All these emotions and all this new found excitement kept me going while he was in Texas. It's always so cheesy to say,"You don't realize what you have till it's gone", but it's so TRUE! My heart was just full of so much love for Cody everyday.

New Sticker for my car

I couldn't even imagine what he was going through. I wanted to know everything! I wished I could be by his side for every moment and emotion he was feeling. I couldn't though. I had to just guess and hope he had time to even think of me. Miss me. I wrote him everyday. Probably the most mushy things I will ever say in my life. The letters really helped me get through the basic training time period. It was the only thing that made me feel like I was connected to him. Sleeping alone was hard. I would wake up in the middle of the night sometimes and forget he wasn't in the bed. That would be a heartbreaking feeling. Besides working and letters, there were my pets also.

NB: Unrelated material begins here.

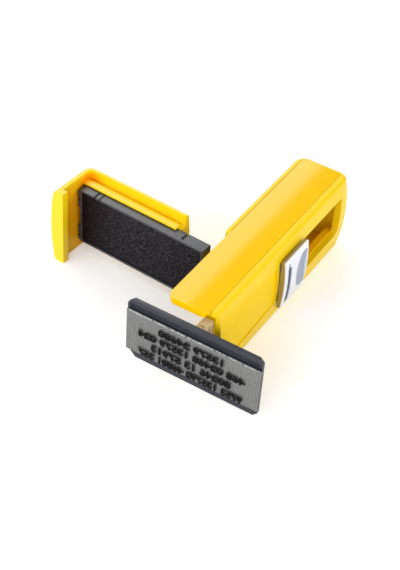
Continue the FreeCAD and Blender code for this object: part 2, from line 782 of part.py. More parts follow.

Pets are so amazing! The love they have for you. It was pointless for me to call a friend or talk to anyone about my feelings. Unless you go through it yourself, you can't explain the emptiness and the void you feel without your husband. Basically the best way for me to describe how I felt is LOST.  My pets slept with me every night and would come up to me if I was crying. They really know when you are upset. It helped me a lot to have that support and love from them. You don't have to talk to them and try to explain how you feel. They just love you no matter what. Last but not least, I watched a lot of funny television. I laughed. My all time favorite show is Roseanne. I grew up watching it. Having Netflix allowed me to watch every episode back to back. If I ever started to feel down, I used the show as a distraction. What ever works right?

Most of all though, I would get weekly calls from Cody that would lift my spirits like nothing else could. I only had one phone call that upset me because the call was so rushed. I hung up with him and just became very frustrated that I couldn't have my husband. I do believe it was the week before his graduation. By then, enough is enough and you are just plan fed up! Of course I survived the 8 weeks without my husband. Duh. It feels like the end of the world, but it's not. It taught me to be more independent. The time and distance only made our relationship stronger. Honestly we needed it. After being together for 7 years already, it did us good to be apart and really realize how much we appreciated each other.  I want to give a million KUDOS to anyone who ever has to deal with a deployment with their husband. I know that is way harder then 8 weeks of basic training. It makes basic look silly! I will say that basic training taught me that I am a stronger person then I ever thought I could be. A fellow Military wife once said to me,"You can either cry and fall apart or choose to be strong and carry on." It's so true. I love Cody more then anything in this world, and I chose to be strong for him. I have a bond with him that I could never have with anyone else.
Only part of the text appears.